Setiap agama menganjurkan kita untuk mengasihi sesama manusia. Beberapa bahkan mengajari kita untuk lebih mencintai mereka jika mereka menganut agama yang sama. Tetapi agama Buddha adalah yang tertinggi karena mengajarkan kita untuk menunjukkan perhatian dan kasih sayang yang sama kepada setiap makhluk di alam semesta. Penghancuran makhluk apa pun merupakan gangguan terhadap Tatanan Universal.
Sang Buddha sangat jelas dalam ajaran-Nya menentang segala bentuk kekejaman terhadap makhluk hidup mana pun. Suatu hari Sang Buddha melihat seorang pria bersiap untuk melakukan pengorbanan hewan. Saat ditanya mengapa dia akan membunuh hewan yang tidak bersalah, pria itu menjawab bahwa itu akan menyenangkan para dewa. Sang Buddha kemudian menawarkan diri-Nya untuk sebagai korban, dengan mengatakan bahwa jika kehidupan seekor binatang menyenangkan para dewa maka kehidupan manusia, yang lebih berharga, akan lebih menyenangkan para dewa.
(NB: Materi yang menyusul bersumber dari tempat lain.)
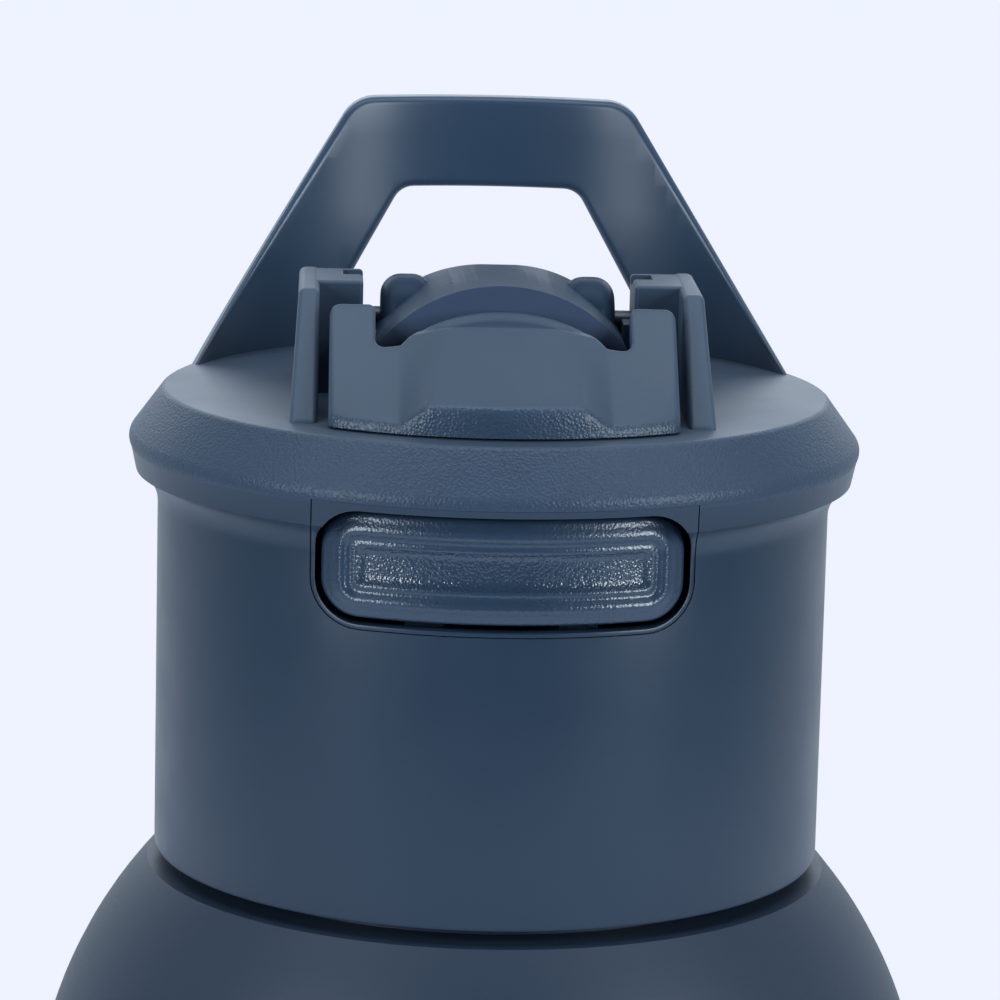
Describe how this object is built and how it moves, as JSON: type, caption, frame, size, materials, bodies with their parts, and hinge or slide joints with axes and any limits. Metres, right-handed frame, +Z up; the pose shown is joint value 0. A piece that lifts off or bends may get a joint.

Kekejaman manusia terhadap hewan adalah ekspresi lain dari keserakahan yang tak terkendali. Hari ini kita memusnahkan hewan dan merampas hak alami mereka sehingga kita dapat menggunakan lingkungan kita untuk kenyamanan kita. Tapi kita sudah mulai membayar harga untuk tindakan egois dan kejam ini. Lingkungan kita terancam dan jika kita tidak mengambil tindakan tegas untuk kelangsungan hidup makhluk lain, keberadaan kita sendiri di bumi ini mungkin tidak terjamin. Memang benar keberadaan makhluk tertentu merupakan ancaman bagi keberadaan manusia. Namun kita tidak pernah menganggap bahwa manusia adalah ancaman terbesar bagi setiap makhluk hidup di bumi dan di udara ini, sedangkan keberadaan makhluk lain merupakan ancaman hanya bagi makhluk hidup tertentu saja.
Karena setiap makhluk menyumbangkan sesuatu untuk pemeliharaan planet dan atmosfer, menghancurkannya bukanlah solusi untuk mengatasi gangguan kita. Kita harus mengambil tindakan lain untuk menjaga keseimbangan alam.